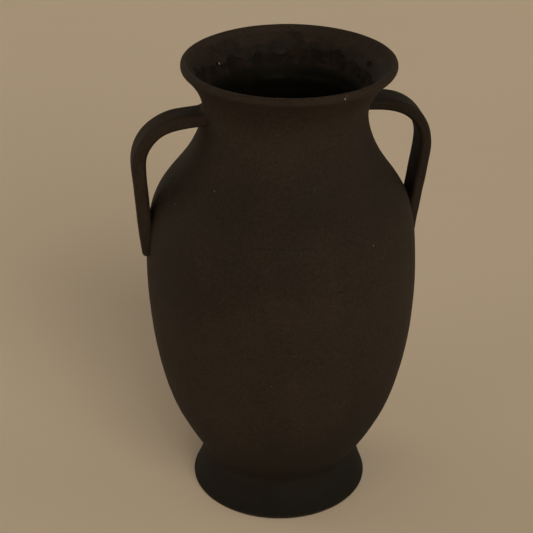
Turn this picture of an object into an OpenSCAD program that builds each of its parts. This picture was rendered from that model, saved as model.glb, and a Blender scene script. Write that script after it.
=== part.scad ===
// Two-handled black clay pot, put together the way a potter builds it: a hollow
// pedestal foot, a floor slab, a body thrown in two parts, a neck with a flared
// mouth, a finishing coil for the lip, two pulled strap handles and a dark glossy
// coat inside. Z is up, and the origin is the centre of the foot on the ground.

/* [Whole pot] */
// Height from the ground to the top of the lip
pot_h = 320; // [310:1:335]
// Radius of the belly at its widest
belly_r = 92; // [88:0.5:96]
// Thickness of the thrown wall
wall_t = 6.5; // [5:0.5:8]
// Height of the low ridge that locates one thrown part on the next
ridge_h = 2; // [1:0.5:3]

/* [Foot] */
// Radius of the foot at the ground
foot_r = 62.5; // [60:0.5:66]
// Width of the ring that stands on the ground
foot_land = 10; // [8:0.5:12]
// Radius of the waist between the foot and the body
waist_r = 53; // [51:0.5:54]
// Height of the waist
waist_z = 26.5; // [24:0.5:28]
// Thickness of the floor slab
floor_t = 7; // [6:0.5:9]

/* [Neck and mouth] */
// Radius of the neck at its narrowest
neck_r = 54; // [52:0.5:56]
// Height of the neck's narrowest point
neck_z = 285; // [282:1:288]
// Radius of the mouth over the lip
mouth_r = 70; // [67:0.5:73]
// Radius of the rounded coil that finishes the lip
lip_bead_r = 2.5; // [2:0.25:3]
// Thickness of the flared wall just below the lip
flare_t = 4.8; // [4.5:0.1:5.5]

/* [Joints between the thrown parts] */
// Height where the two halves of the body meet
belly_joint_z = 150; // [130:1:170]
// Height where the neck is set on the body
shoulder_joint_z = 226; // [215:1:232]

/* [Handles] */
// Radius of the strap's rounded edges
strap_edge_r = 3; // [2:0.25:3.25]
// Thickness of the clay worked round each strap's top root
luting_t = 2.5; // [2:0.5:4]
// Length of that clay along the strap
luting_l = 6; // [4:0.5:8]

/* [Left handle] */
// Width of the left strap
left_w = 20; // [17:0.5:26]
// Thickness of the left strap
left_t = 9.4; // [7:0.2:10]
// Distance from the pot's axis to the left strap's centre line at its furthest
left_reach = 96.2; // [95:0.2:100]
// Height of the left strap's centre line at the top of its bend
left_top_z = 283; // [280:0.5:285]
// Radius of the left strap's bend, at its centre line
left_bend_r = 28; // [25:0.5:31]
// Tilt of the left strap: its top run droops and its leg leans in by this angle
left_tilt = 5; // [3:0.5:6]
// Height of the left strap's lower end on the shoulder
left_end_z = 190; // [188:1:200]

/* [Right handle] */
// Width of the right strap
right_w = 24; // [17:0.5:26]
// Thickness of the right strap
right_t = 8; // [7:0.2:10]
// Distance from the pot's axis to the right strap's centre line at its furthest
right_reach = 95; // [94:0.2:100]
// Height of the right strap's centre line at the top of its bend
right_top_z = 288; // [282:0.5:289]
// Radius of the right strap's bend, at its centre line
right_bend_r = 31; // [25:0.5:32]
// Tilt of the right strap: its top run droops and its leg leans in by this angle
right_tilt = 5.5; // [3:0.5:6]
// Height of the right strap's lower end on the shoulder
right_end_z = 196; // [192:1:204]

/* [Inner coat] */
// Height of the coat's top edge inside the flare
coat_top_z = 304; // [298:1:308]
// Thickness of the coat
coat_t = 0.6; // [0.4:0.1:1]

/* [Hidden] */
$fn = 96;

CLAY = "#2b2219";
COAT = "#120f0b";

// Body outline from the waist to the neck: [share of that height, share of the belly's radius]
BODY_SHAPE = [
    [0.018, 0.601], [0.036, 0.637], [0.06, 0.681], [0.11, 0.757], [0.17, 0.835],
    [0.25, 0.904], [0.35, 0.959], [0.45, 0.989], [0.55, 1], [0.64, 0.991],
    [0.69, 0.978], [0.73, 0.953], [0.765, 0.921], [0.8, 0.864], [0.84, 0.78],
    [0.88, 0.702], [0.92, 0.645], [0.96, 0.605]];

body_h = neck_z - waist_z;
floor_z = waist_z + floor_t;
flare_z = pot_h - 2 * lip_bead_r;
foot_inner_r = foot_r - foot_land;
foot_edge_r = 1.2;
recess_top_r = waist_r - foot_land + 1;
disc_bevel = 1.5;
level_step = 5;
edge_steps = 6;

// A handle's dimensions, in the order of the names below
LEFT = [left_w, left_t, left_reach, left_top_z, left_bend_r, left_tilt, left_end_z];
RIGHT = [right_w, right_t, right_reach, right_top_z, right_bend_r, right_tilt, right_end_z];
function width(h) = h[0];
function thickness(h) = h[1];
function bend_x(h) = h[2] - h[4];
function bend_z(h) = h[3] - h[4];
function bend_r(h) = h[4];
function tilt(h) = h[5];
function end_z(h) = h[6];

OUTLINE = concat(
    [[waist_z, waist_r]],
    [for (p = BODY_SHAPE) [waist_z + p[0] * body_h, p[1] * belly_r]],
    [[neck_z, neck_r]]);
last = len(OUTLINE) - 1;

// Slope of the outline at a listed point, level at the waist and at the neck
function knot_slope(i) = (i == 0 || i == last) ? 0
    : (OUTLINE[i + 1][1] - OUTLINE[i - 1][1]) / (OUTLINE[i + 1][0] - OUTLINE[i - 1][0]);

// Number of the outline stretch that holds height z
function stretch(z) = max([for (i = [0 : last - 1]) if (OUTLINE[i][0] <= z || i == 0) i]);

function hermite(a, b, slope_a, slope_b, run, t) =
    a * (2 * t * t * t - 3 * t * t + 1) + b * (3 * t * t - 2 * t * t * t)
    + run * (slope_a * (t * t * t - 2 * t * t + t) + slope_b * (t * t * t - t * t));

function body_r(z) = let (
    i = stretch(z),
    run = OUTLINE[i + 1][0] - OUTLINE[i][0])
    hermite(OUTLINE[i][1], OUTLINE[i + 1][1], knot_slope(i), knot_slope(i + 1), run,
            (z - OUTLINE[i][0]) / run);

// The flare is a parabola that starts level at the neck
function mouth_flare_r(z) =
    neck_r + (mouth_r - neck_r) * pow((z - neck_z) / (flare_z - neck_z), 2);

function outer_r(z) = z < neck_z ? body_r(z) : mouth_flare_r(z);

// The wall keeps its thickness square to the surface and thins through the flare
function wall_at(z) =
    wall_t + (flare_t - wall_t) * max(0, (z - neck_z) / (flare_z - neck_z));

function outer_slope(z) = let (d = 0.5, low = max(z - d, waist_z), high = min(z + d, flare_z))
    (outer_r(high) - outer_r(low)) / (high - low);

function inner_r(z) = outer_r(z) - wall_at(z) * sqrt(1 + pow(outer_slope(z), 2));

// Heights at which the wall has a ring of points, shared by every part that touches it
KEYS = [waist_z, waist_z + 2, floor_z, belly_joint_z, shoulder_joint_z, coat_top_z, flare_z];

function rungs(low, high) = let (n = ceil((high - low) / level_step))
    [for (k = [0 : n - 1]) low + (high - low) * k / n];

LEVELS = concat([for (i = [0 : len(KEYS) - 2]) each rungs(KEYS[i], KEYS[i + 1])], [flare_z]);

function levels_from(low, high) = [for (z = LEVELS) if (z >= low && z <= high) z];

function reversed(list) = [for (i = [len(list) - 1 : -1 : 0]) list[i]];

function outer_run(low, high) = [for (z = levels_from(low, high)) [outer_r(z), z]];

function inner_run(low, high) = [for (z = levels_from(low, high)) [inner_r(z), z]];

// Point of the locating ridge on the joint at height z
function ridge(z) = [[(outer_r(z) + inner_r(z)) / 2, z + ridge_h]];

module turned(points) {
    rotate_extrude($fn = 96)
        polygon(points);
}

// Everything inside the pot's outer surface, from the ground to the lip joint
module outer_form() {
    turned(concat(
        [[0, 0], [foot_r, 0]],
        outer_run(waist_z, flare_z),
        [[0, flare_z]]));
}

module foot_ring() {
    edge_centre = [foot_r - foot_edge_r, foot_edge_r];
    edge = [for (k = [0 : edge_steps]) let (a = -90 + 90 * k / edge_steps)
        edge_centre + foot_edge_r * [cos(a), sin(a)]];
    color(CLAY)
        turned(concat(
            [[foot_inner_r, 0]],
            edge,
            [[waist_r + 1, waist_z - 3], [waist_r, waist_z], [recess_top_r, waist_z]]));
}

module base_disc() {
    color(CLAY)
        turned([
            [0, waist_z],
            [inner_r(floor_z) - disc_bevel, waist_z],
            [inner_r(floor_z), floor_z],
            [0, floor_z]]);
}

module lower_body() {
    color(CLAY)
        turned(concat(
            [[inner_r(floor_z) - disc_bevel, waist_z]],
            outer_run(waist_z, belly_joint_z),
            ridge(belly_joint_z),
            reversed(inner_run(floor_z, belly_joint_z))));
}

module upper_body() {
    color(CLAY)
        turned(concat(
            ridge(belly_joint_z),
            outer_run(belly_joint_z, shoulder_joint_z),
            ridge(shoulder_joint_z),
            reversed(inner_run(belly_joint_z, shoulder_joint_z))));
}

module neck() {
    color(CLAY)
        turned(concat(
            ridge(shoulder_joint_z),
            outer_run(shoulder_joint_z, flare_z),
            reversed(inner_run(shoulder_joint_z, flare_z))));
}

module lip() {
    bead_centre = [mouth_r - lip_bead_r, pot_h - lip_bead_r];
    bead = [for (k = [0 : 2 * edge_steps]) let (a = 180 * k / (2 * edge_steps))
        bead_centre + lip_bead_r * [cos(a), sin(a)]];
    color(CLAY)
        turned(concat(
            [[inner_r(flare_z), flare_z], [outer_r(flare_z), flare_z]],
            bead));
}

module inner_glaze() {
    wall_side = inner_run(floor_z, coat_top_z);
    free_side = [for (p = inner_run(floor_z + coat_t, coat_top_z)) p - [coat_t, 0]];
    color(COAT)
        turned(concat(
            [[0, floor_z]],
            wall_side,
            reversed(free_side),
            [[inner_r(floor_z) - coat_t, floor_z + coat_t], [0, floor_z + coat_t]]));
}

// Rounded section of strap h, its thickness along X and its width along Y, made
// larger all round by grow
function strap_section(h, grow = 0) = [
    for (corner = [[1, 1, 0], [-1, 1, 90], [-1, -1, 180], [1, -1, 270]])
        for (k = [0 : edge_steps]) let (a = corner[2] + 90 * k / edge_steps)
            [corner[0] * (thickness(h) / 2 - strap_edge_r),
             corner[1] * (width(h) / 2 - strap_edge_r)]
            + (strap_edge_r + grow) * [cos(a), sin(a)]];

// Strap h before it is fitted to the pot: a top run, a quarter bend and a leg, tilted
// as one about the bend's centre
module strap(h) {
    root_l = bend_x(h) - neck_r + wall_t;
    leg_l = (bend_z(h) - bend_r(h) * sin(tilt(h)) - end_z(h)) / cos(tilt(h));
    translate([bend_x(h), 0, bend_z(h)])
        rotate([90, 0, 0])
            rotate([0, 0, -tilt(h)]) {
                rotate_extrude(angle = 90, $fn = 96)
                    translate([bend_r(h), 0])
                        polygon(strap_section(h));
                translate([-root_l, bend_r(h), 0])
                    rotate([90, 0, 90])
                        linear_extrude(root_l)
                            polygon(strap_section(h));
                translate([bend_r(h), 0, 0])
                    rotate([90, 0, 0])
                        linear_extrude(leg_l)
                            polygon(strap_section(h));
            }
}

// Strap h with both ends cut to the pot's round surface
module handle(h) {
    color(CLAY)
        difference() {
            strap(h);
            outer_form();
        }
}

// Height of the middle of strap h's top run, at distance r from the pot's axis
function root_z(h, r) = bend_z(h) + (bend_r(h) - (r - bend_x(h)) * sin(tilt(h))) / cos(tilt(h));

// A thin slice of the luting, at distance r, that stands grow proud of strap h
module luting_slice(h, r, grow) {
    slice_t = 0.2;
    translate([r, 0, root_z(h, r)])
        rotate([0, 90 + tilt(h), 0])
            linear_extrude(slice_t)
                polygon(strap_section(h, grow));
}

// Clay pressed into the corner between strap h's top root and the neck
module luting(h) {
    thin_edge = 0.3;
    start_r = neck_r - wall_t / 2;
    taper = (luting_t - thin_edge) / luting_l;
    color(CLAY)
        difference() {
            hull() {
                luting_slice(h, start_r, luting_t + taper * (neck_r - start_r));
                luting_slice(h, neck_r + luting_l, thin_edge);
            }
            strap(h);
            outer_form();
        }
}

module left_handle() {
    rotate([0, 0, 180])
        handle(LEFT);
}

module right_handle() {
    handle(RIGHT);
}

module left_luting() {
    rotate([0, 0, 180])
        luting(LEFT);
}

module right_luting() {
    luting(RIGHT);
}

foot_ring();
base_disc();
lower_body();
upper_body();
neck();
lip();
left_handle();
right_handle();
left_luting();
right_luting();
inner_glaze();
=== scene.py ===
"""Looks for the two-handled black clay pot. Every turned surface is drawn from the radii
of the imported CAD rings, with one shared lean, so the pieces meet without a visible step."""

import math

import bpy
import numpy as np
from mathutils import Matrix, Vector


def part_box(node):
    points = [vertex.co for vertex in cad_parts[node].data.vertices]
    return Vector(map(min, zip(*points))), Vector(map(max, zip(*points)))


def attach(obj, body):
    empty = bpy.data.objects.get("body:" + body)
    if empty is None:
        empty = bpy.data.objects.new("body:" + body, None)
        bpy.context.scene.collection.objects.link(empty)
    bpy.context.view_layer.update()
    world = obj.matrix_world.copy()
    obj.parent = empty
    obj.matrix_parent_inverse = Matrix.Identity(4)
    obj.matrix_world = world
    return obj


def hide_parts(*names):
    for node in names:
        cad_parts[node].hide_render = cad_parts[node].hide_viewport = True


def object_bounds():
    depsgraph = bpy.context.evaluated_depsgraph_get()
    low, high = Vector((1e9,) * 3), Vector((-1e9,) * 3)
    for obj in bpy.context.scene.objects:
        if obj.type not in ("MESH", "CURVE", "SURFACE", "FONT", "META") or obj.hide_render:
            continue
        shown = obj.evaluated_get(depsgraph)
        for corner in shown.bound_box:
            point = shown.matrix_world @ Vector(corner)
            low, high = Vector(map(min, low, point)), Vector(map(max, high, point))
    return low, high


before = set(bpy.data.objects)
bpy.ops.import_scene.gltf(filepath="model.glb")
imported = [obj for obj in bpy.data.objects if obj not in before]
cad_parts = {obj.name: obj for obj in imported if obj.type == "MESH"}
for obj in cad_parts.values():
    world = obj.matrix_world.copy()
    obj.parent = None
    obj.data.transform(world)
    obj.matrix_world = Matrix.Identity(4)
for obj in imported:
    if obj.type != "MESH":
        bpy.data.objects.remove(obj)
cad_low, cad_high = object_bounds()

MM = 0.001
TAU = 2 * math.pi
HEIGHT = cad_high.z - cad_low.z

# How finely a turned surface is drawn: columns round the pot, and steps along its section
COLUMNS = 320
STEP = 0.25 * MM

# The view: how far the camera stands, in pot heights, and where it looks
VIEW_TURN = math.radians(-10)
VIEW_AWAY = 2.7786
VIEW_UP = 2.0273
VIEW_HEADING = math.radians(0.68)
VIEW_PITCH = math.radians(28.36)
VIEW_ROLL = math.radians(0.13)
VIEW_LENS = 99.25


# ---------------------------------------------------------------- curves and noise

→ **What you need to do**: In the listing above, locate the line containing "base_disc();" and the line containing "cad_parts[node].hide_render = cad_parts[node].hide_viewport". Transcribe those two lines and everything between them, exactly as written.

→ **Output of the task**:
base_disc();
lower_body();
upper_body();
neck();
lip();
left_handle();
right_handle();
left_luting();
right_luting();
inner_glaze();
=== scene.py ===
"""Looks for the two-handled black clay pot. Every turned surface is drawn from the radii
of the imported CAD rings, with one shared lean, so the pieces meet without a visible step."""

import math

import bpy
import numpy as np
from mathutils import Matrix, Vector


def part_box(node):
    points = [vertex.co for vertex in cad_parts[node].data.vertices]
    return Vector(map(min, zip(*points))), Vector(map(max, zip(*points)))


def attach(obj, body):
    empty = bpy.data.objects.get("body:" + body)
    if empty is None:
        empty = bpy.data.objects.new("body:" + body, None)
        bpy.context.scene.collection.objects.link(empty)
    bpy.context.view_layer.update()
    world = obj.matrix_world.copy()
    obj.parent = empty
    obj.matrix_parent_inverse = Matrix.Identity(4)
    obj.matrix_world = world
    return obj


def hide_parts(*names):
    for node in names:
        cad_parts[node].hide_render = cad_parts[node].hide_viewport = True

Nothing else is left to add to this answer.